TOKYO: Japan's Nikkei share average fell on Friday after a sharp drop in European shares curbed risk appetite and as China data hurt sentiment, but index-heavy Fast Retailing Co rose after reporting strong monthly sales.
Growth in China's services sector eased in September to an eight-month low after new orders shrank for the first time in at
least a year, an official survey showed on Friday, adding to worries that the economy was losing further momentum.

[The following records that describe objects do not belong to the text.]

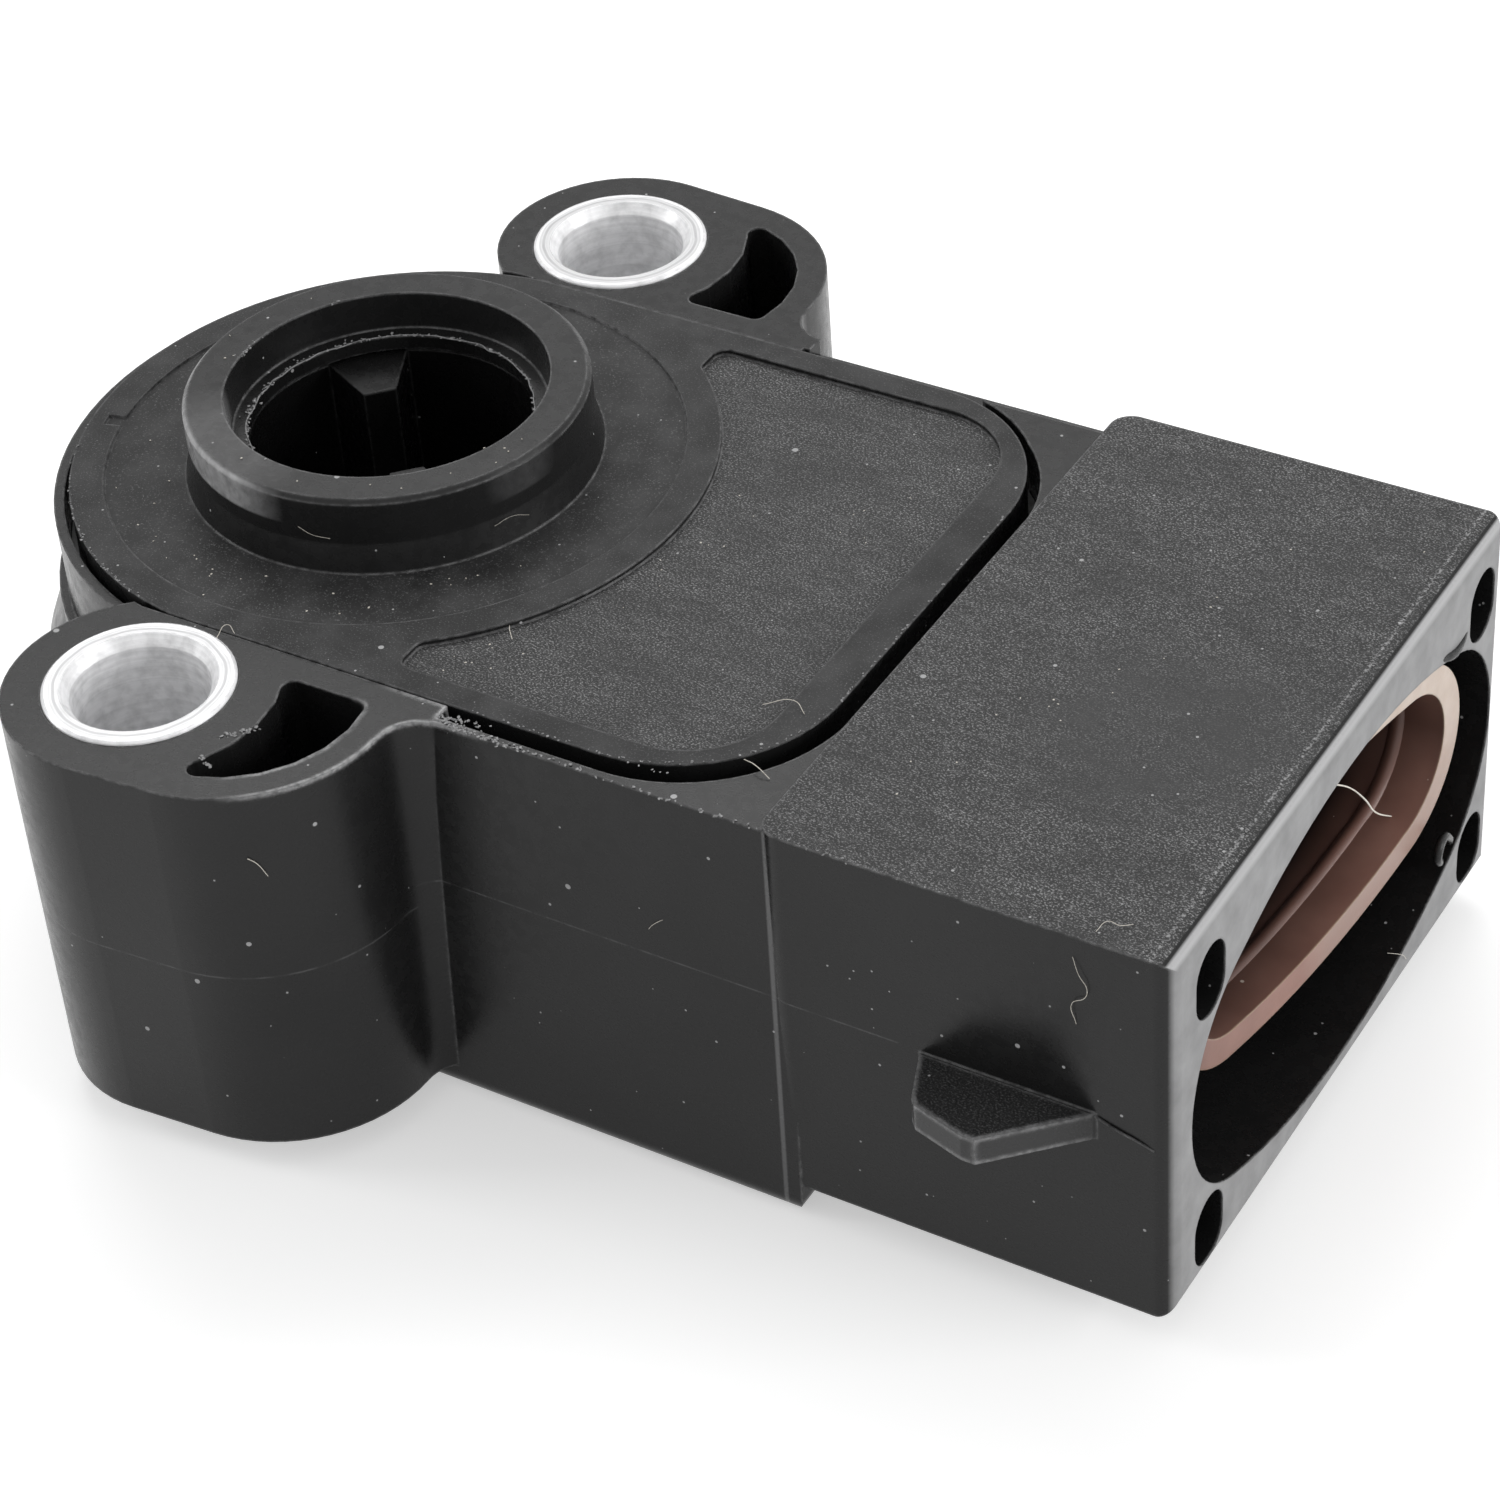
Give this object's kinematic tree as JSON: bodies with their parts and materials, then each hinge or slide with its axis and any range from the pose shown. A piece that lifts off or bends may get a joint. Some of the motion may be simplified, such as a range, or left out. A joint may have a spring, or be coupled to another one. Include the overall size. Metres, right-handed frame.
{
  "type": "throttle position sensor",
  "caption": "Moulded rotary position sensor with two bushed screw ears, a spigot over a sprung drive socket, and a square plug shroud with a silicone seal.",
  "frame": {"origin": "on the rotor axis, in the mounting face that meets the throttle body, midway between the two screws", "axes": "+Z out of the mounting face along the rotor axis, +X towards the connector, +Y across to the far screw"},
  "size_m": [0.0611, 0.0482, 0.0235],
  "materials": {
    "black_plastic": "black glass-filled nylon, satin, with fine bright fibre flecks and dust",
    "cover_plastic": "black glass-filled nylon, satin, lightly brushed",
    "rotor_plastic": "black moulded acetal, satin",
    "aluminium": "turned aluminium with fine tool rings",
    "silicone": "translucent brown-pink silicone, satin",
    "tinned_brass": "tin-plated brass, bright",
    "sealant": "black cured sealant, glossy",
    "spring_bronze": "spring bronze, bright",
    "spring_steel": "spring steel, bright",
    "ceramic": "white alumina ceramic, matt",
    "carbon_ink": "printed carbon film, matt",
    "silver_ink": "printed silver and solder, bright"
  },
  "bodies": {
    "housing": {"housing": "black_plastic", "cover": "cover_plastic", "bush_near": "aluminium", "bush_far": "aluminium", "connector_seal": "silicone", "terminal_supply": "tinned_brass", "terminal_signal": "tinned_brass", "terminal_ground": "tinned_brass", "terminal_sealant": "sealant", "cover_sealant": "sealant", "thrust_washer": "spring_steel", "return_spring": "spring_steel", "resistor_board": "ceramic", "resistance_track": "carbon_ink", "collector_track": "carbon_ink", "conductor_pads": "silver_ink", "solder_joints": "silver_ink"},
    "rotor": {"rotor": "rotor_plastic", "wiper": "spring_bronze", "wiper_rivets": "spring_bronze"}
  },
  "joints": [
    {"name": "rotor_turn", "type": "hinge", "parent": "housing", "child": "rotor", "pos_m": [0, 0, 0], "axis": [0, 0, 1], "range_deg": [0, 95], "stiffness_Nm_per_rad": 0.008, "springref_deg": -40.11}
  ]
}
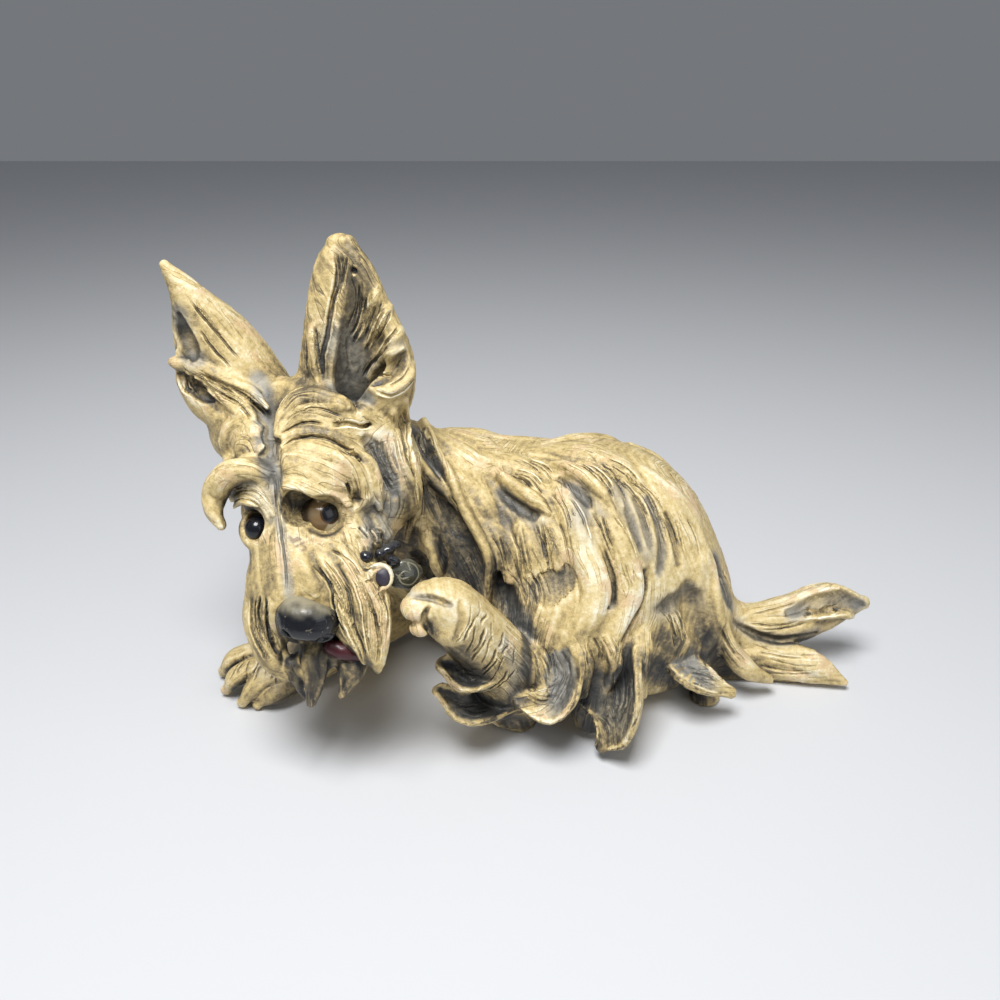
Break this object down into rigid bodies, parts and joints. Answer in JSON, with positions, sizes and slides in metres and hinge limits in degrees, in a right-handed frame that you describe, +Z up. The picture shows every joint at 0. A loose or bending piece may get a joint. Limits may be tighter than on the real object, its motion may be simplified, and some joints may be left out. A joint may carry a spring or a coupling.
{
  "type": "dog figurine",
  "caption": "Lying terrier figurine with tall ears, shaggy locks, a bushy tail and one raised forepaw, cast as one piece.",
  "frame": {"origin": "on the flat underside of the belly, at table height, about below the shoulder", "axes": "+X from the dog's head to its tail, -Y to the side that the face is turned to, +Z up"},
  "size_m": [0.3107, 0.1591, 0.2065],
  "materials": {
    "painted_resin": "hand-painted ochre resin with a dark wash, satin"
  },
  "bodies": {
    "root": {"dog_figurine": "painted_resin"}
  },
  "joints": []
}
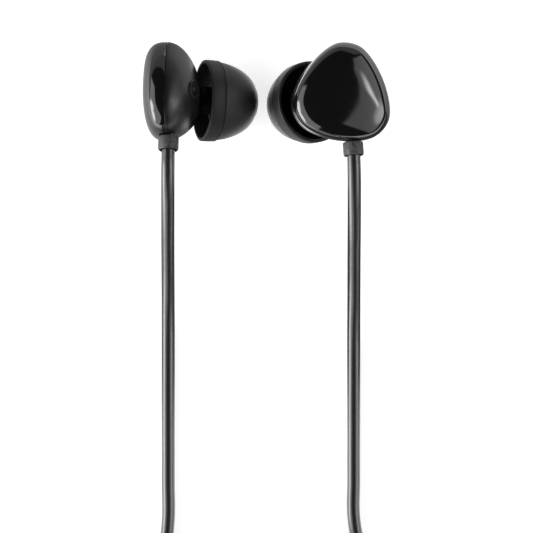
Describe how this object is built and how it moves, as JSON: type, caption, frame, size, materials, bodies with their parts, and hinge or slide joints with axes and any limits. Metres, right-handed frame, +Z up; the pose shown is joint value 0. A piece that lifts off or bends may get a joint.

Fast Retailing, which operates Uniqlo clothing stores, rose 1.2 percent and contributed 20 hefty points to the Nikkei after the company said its September same-store sales jumped 20 percent on year due to strong winter clothes sales due to the cool weather.
The Nikkei share average fell 0.4 percent to 15,598.90 by mid-morning. On Thursday, it tumbled 2.6 percent as disappointing global manufacturing activity stocked concerns about global growth.
For the week, the index has shed 0.4 percent.
The European Central Bank did little to cheer investors on Thursday after it gave no new hints of an imminent sovereign bond buying programme and fell short of market expectations for greater details on its plan to buy secured debt.
"We expect more drops in October," said Hiroyuki Nakai, chief strategist at Tokai Tokyo Research Center.
"Investors are concerned about global growth and a double whammy of an impact from the end of Fed's quantitative easing and the civil unrest in Hong Kong."
He also said that the Tokyo market will likely remain directionless for the rest of the day ahead of a closely watched US jobs report later in the day.
Exporters were mixed, with Toyota Motor Corp falling 0.4 percent, Sony Corp dropping 0.5 percent and Panasonic Corp rising 0.2 percent.
The broader Topix dropped 0.1 percent to 1,278.15, and the JPX-Nikkei Index 400 declined 0.2 percent to 11,621.01.